### Written instruction
Repeat the lines that follow, leaving nothing out.

- - - - - - -

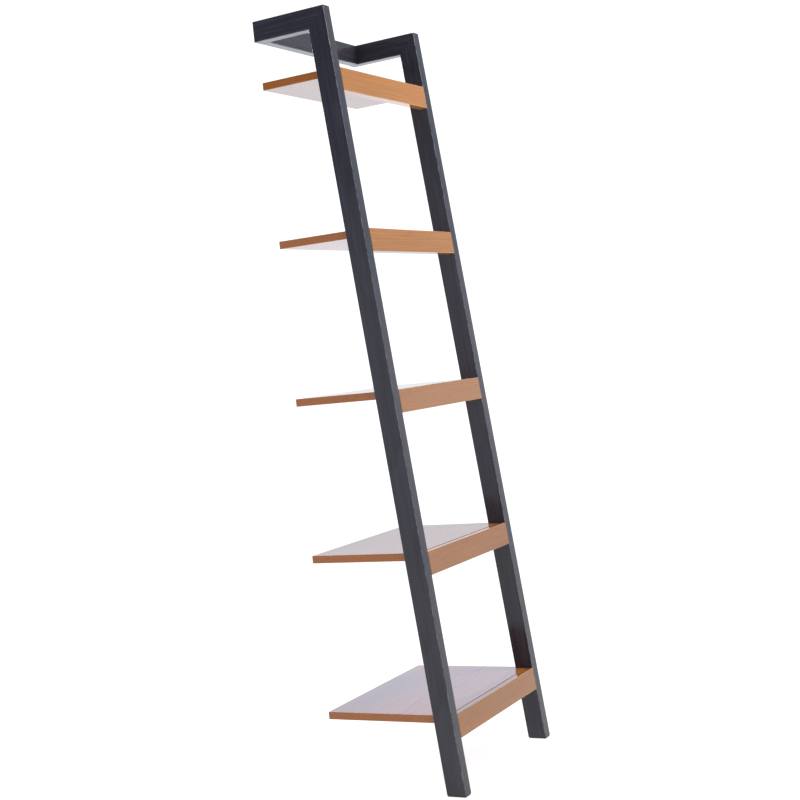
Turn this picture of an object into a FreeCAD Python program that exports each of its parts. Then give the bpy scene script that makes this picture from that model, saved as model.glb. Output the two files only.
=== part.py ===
import FreeCAD, Part
import os

import Sketcher

# Leaning ladder shelf: two raked posts that turn into level arms at the top, a crossbar that joins
# the arms at the wall, and five shelves whose back edges all lie in the wall plane, so that each
# lower shelf is deeper than the one above it. Like a ladder, it is a little wider at the floor than
# at the top: each post and its arm lean in together, as one flat side frame.
#
# Row frame, in millimetres: X runs along the shelves, Y from the front to the wall, Z up.
# The origin is on the floor, in the middle of the footprint of the whole object.

SHELF_COUNT = 5
LEFT = -1
RIGHT = 1
SIDE_NAMES = {LEFT: "left", RIGHT: "right"}

DRIVING_SIZES = {
    "total_height": 1800,
    "floor_width": 485,
    "top_width": 459,
    "total_depth": 350,
    "lean_angle": 5,
    "post_width": 28,
    "post_depth": 48,
    "rail_height": 48,
    "crossbar_thick": 24,
    "foot_pad_thick": 3,
    "foot_pad_inset": 1.5,
    "bottom_shelf_top": 180,
    "shelf_pitch": 370,
    "panel_thick": 18,
    "housing_deep": 13,
    "board_thick": 20,
    "board_height": 54,
    "frame_arris": 1.5,
    "shelf_arris": 1,
    "dowel_dia": 8,
    "dowel_chamfer": 1,
    "glue_relief": 1,
    "long_dowel": 40,
    "short_dowel": 30,
    "mitre_dowel_spacing": 18,
    "edge_dowel_spacing": 150,
    "hanger_spacing": 300,
    "hanger_width": 50,
    "hanger_height": 18,
    "hanger_thick": 1.5,
    "hanger_corner": 3,
    "keyhole_entry_dia": 10,
    "keyhole_slot_width": 5,
    "keyhole_slot_rise": 6,
    "head_pocket_deep": 8,
    "head_pocket_width": 14,
    "screw_spacing": 38,
    "screw_dia": 3.5,
    "screw_head_dia": 6.5,
    "screw_length": 14,
    "screw_point": 3,
}

# Expressions that several pieces share, all in terms of the driving sizes.
SLOPE = "tan(Sizes.lean_angle)"
WALL_Y = "Sizes.total_depth / 2"
ARM_UNDERSIDE = "(Sizes.total_height - Sizes.rail_height)"
BOARD_RUN = "Sizes.board_thick / cos(Sizes.lean_angle)"
CROSSBAR_FRONT = "(Sizes.total_depth / 2 - Sizes.crossbar_thick)"
RAIL_MIDDLE = "(Sizes.total_height - Sizes.rail_height / 2)"
WASTE_MARGIN = 10


def front_y(z):
    """Y of the posts' raked front faces at height z; they start at the front, on the foot pads."""
    return f"({SLOPE} * ({z} - Sizes.foot_pad_thick) - Sizes.total_depth / 2)"


def rear_y(z):
    """Y of the posts' raked rear faces at height z."""
    return f"({front_y(z)} + Sizes.post_depth)"


def board_rear_y(z):
    """Y at height z of the rear faces of the front boards, which lie flush in the posts' front."""
    return f"({front_y(z)} + {BOARD_RUN})"


def outer_x(z):
    """Half the overall width at height z."""
    taper = "(Sizes.floor_width - Sizes.top_width) / 2 / Sizes.total_height"
    return f"(Sizes.floor_width / 2 - {taper} * ({z}))"


def centre_x(z):
    """Distance at height z from the middle of the shelf to the middle of a post's width."""
    return f"({outer_x(z)} - Sizes.post_width / 2)"


def inner_x(z):
    """Half the clear width between the posts at height z."""
    return f"({outer_x(z)} - Sizes.post_width)"


def shelf_top(shelf):
    """Height of a shelf's top surface; shelf 1 is the lowest."""
    return f"(Sizes.bottom_shelf_top + {shelf - 1} * Sizes.shelf_pitch)"


def make_sheet(doc):
    sheet = doc.addObject("Spreadsheet::Sheet", "Sizes")
    for row, (alias, size) in enumerate(DRIVING_SIZES.items(), start=1):
        sheet.set(f"A{row}", alias)
        sheet.set(f"B{row}", str(size))
        sheet.setAlias(f"B{row}", alias)
    doc.recompute()


# ---------------------------------------------------------------- sketches and features


def make_sketch(body, name, plane, offset="0"):
    """A sketch on one of the body's origin planes, moved along that plane's normal by offset."""
    sketch = body.newObject("Sketcher::SketchObject", name)
    support = next(item for item in body.Origin.OriginFeatures if item.Role == plane)
    sketch.AttachmentSupport = [(support, "")]
    sketch.MapMode = "FlatFace"
    sketch.setExpression("AttachmentOffset.Base.z", offset)
    return sketch


def bind(sketch, constraint, expression):
    """Adds a constraint and ties its value to an expression."""
    index = sketch.addConstraint(constraint)
    name = f"size_{index}"
    sketch.renameConstraint(index, name)
    sketch.setExpression(f"Constraints.{name}", expression)


def place_point(sketch, geometry, end, where):
    """Ties one point of a sketch element to a pair of expressions."""
    origin, origin_point = -1, 1
    x_axis, y_axis = -1, -2
    if where[0] == "0":
        sketch.addConstraint(Sketcher.Constraint("PointOnObject", geometry, end, y_axis))
    else:
        value = float(sketch.evalExpression(where[0]))
        rule = Sketcher.Constraint("DistanceX", origin, origin_point, geometry, end, value)
        bind(sketch, rule, where[0])
    if where[1] == "0":
        sketch.addConstraint(Sketcher.Constraint("PointOnObject", geometry, end, x_axis))
    else:
        value = float(sketch.evalExpression(where[1]))
        rule = Sketcher.Constraint("DistanceY", origin, origin_point, geometry, end, value)
        bind(sketch, rule, where[1])


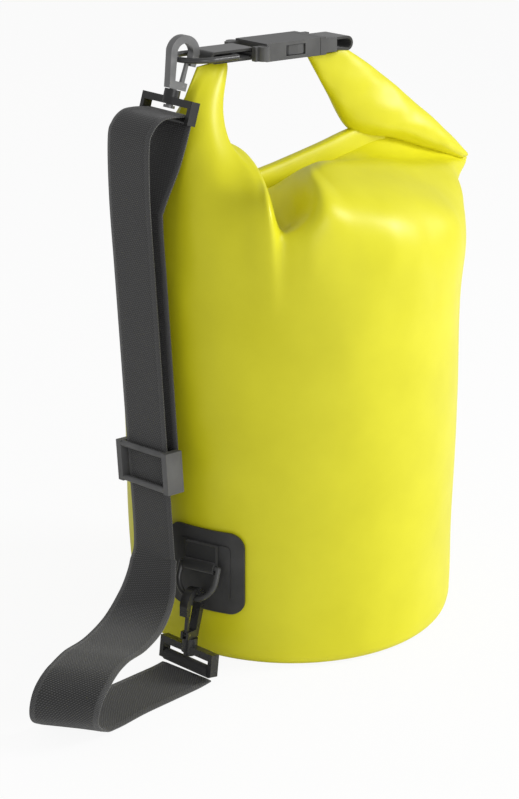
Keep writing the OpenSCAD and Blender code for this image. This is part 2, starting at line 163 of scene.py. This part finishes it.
def bump_chain(tree, bsdf, layers):
    """Stacks (height socket, strength, distance) layers into the shader's normal."""
    normal = None
    for height, strength, distance in layers:
        bump = add(tree, "ShaderNodeBump", Strength=strength, Distance=distance)
        tree.links.new(height, bump.inputs["Height"])
        if normal is not None:
            tree.links.new(normal, bump.inputs["Normal"])
        normal = bump.outputs["Normal"]
    tree.links.new(normal, bsdf.inputs["Normal"])


def tarpaulin_material(name, low, high):
    """Satin PVC over a woven scrim: soft mottling, fine leathery grain and soft crumples."""
    material, tree, bsdf = node_material(name)
    place = add(tree, "ShaderNodeTexCoord").outputs["Object"]
    mottle = add(tree, "ShaderNodeTexNoise", Scale=22.0, Detail=4.0, Roughness=0.55)
    grain = add(tree, "ShaderNodeTexNoise", Scale=900.0, Detail=2.0)
    crumple = add(tree, "ShaderNodeTexNoise", Scale=38.0, Detail=3.0, Roughness=0.45)
    for node in (mottle, grain, crumple):
        tree.links.new(place, node.inputs["Vector"])
    tree.links.new(ramp_between(tree, mottle.outputs["Fac"], low, high), bsdf.inputs["Base Color"])
    rough = add(tree, "ShaderNodeMapRange", **{"To Min": 0.34, "To Max": 0.5})
    tree.links.new(crumple.outputs["Fac"], rough.inputs["Value"])
    tree.links.new(rough.outputs["Result"], bsdf.inputs["Roughness"])
    bump_chain(tree, bsdf, [(crumple.outputs["Fac"], 0.16, 0.0016),
                            (grain.outputs["Fac"], 0.10, 0.0002)])
    bsdf.inputs["Specular IOR Level"].default_value = 0.45
    return material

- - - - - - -

### Worked answer
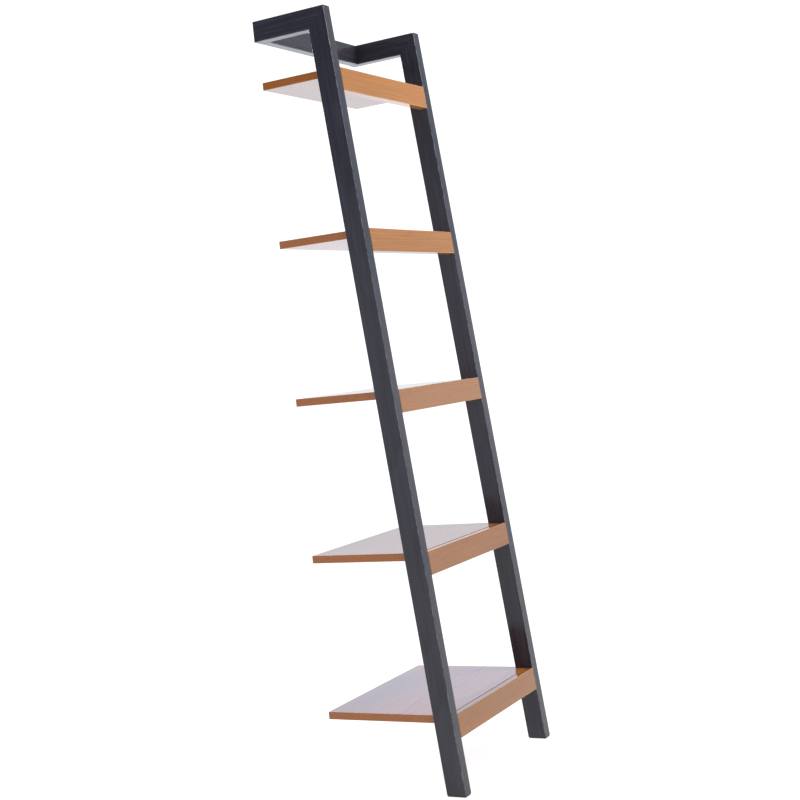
Turn this picture of an object into a FreeCAD Python program that exports each of its parts. Then give the bpy scene script that makes this picture from that model, saved as model.glb. Output the two files only.
=== part.py ===
import FreeCAD, Part
import os

import Sketcher

# Leaning ladder shelf: two raked posts that turn into level arms at the top, a crossbar that joins
# the arms at the wall, and five shelves whose back edges all lie in the wall plane, so that each
# lower shelf is deeper than the one above it. Like a ladder, it is a little wider at the floor than
# at the top: each post and its arm lean in together, as one flat side frame.
#
# Row frame, in millimetres: X runs along the shelves, Y from the front to the wall, Z up.
# The origin is on the floor, in the middle of the footprint of the whole object.

SHELF_COUNT = 5
LEFT = -1
RIGHT = 1
SIDE_NAMES = {LEFT: "left", RIGHT: "right"}

DRIVING_SIZES = {
    "total_height": 1800,
    "floor_width": 485,
    "top_width": 459,
    "total_depth": 350,
    "lean_angle": 5,
    "post_width": 28,
    "post_depth": 48,
    "rail_height": 48,
    "crossbar_thick": 24,
    "foot_pad_thick": 3,
    "foot_pad_inset": 1.5,
    "bottom_shelf_top": 180,
    "shelf_pitch": 370,
    "panel_thick": 18,
    "housing_deep": 13,
    "board_thick": 20,
    "board_height": 54,
    "frame_arris": 1.5,
    "shelf_arris": 1,
    "dowel_dia": 8,
    "dowel_chamfer": 1,
    "glue_relief": 1,
    "long_dowel": 40,
    "short_dowel": 30,
    "mitre_dowel_spacing": 18,
    "edge_dowel_spacing": 150,
    "hanger_spacing": 300,
    "hanger_width": 50,
    "hanger_height": 18,
    "hanger_thick": 1.5,
    "hanger_corner": 3,
    "keyhole_entry_dia": 10,
    "keyhole_slot_width": 5,
    "keyhole_slot_rise": 6,
    "head_pocket_deep": 8,
    "head_pocket_width": 14,
    "screw_spacing": 38,
    "screw_dia": 3.5,
    "screw_head_dia": 6.5,
    "screw_length": 14,
    "screw_point": 3,
}

# Expressions that several pieces share, all in terms of the driving sizes.
SLOPE = "tan(Sizes.lean_angle)"
WALL_Y = "Sizes.total_depth / 2"
ARM_UNDERSIDE = "(Sizes.total_height - Sizes.rail_height)"
BOARD_RUN = "Sizes.board_thick / cos(Sizes.lean_angle)"
CROSSBAR_FRONT = "(Sizes.total_depth / 2 - Sizes.crossbar_thick)"
RAIL_MIDDLE = "(Sizes.total_height - Sizes.rail_height / 2)"
WASTE_MARGIN = 10


def front_y(z):
    """Y of the posts' raked front faces at height z; they start at the front, on the foot pads."""
    return f"({SLOPE} * ({z} - Sizes.foot_pad_thick) - Sizes.total_depth / 2)"


def rear_y(z):
    """Y of the posts' raked rear faces at height z."""
    return f"({front_y(z)} + Sizes.post_depth)"


def board_rear_y(z):
    """Y at height z of the rear faces of the front boards, which lie flush in the posts' front."""
    return f"({front_y(z)} + {BOARD_RUN})"


def outer_x(z):
    """Half the overall width at height z."""
    taper = "(Sizes.floor_width - Sizes.top_width) / 2 / Sizes.total_height"
    return f"(Sizes.floor_width / 2 - {taper} * ({z}))"


def centre_x(z):
    """Distance at height z from the middle of the shelf to the middle of a post's width."""
    return f"({outer_x(z)} - Sizes.post_width / 2)"


def inner_x(z):
    """Half the clear width between the posts at height z."""
    return f"({outer_x(z)} - Sizes.post_width)"


def shelf_top(shelf):
    """Height of a shelf's top surface; shelf 1 is the lowest."""
    return f"(Sizes.bottom_shelf_top + {shelf - 1} * Sizes.shelf_pitch)"


def make_sheet(doc):
    sheet = doc.addObject("Spreadsheet::Sheet", "Sizes")
    for row, (alias, size) in enumerate(DRIVING_SIZES.items(), start=1):
        sheet.set(f"A{row}", alias)
        sheet.set(f"B{row}", str(size))
        sheet.setAlias(f"B{row}", alias)
    doc.recompute()


# ---------------------------------------------------------------- sketches and features


def make_sketch(body, name, plane, offset="0"):
    """A sketch on one of the body's origin planes, moved along that plane's normal by offset."""
    sketch = body.newObject("Sketcher::SketchObject", name)
    support = next(item for item in body.Origin.OriginFeatures if item.Role == plane)
    sketch.AttachmentSupport = [(support, "")]
    sketch.MapMode = "FlatFace"
    sketch.setExpression("AttachmentOffset.Base.z", offset)
    return sketch


def bind(sketch, constraint, expression):
    """Adds a constraint and ties its value to an expression."""
    index = sketch.addConstraint(constraint)
    name = f"size_{index}"
    sketch.renameConstraint(index, name)
    sketch.setExpression(f"Constraints.{name}", expression)


def place_point(sketch, geometry, end, where):
    """Ties one point of a sketch element to a pair of expressions."""
    origin, origin_point = -1, 1
    x_axis, y_axis = -1, -2
    if where[0] == "0":
        sketch.addConstraint(Sketcher.Constraint("PointOnObject", geometry, end, y_axis))
    else:
        value = float(sketch.evalExpression(where[0]))
        rule = Sketcher.Constraint("DistanceX", origin, origin_point, geometry, end, value)
        bind(sketch, rule, where[0])
    if where[1] == "0":
        sketch.addConstraint(Sketcher.Constraint("PointOnObject", geometry, end, x_axis))
    else:
        value = float(sketch.evalExpression(where[1]))
        rule = Sketcher.Constraint("DistanceY", origin, origin_point, geometry, end, value)
        bind(sketch, rule, where[1])


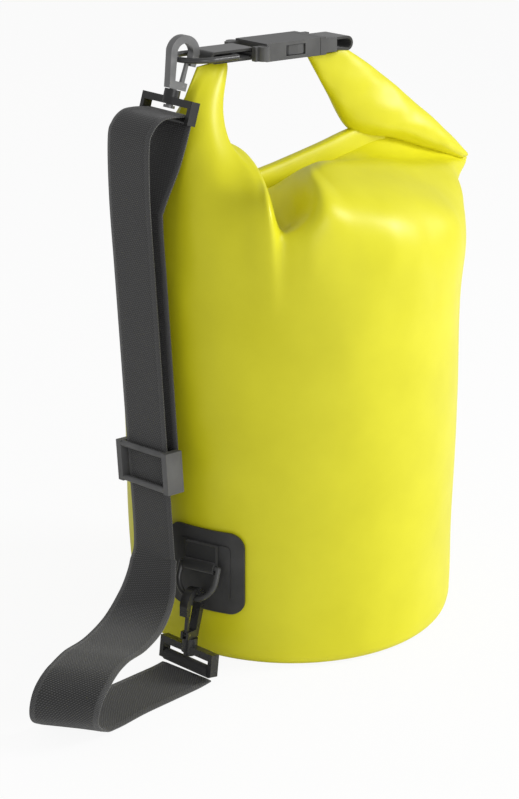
Keep writing the OpenSCAD and Blender code for this image. This is part 2, starting at line 163 of scene.py. This part finishes it.
def bump_chain(tree, bsdf, layers):
    """Stacks (height socket, strength, distance) layers into the shader's normal."""
    normal = None
    for height, strength, distance in layers:
        bump = add(tree, "ShaderNodeBump", Strength=strength, Distance=distance)
        tree.links.new(height, bump.inputs["Height"])
        if normal is not None:
            tree.links.new(normal, bump.inputs["Normal"])
        normal = bump.outputs["Normal"]
    tree.links.new(normal, bsdf.inputs["Normal"])


def tarpaulin_material(name, low, high):
    """Satin PVC over a woven scrim: soft mottling, fine leathery grain and soft crumples."""
    material, tree, bsdf = node_material(name)
    place = add(tree, "ShaderNodeTexCoord").outputs["Object"]
    mottle = add(tree, "ShaderNodeTexNoise", Scale=22.0, Detail=4.0, Roughness=0.55)
    grain = add(tree, "ShaderNodeTexNoise", Scale=900.0, Detail=2.0)
    crumple = add(tree, "ShaderNodeTexNoise", Scale=38.0, Detail=3.0, Roughness=0.45)
    for node in (mottle, grain, crumple):
        tree.links.new(place, node.inputs["Vector"])
    tree.links.new(ramp_between(tree, mottle.outputs["Fac"], low, high), bsdf.inputs["Base Color"])
    rough = add(tree, "ShaderNodeMapRange", **{"To Min": 0.34, "To Max": 0.5})
    tree.links.new(crumple.outputs["Fac"], rough.inputs["Value"])
    tree.links.new(rough.outputs["Result"], bsdf.inputs["Roughness"])
    bump_chain(tree, bsdf, [(crumple.outputs["Fac"], 0.16, 0.0016),
                            (grain.outputs["Fac"], 0.10, 0.0002)])
    bsdf.inputs["Specular IOR Level"].default_value = 0.45
    return material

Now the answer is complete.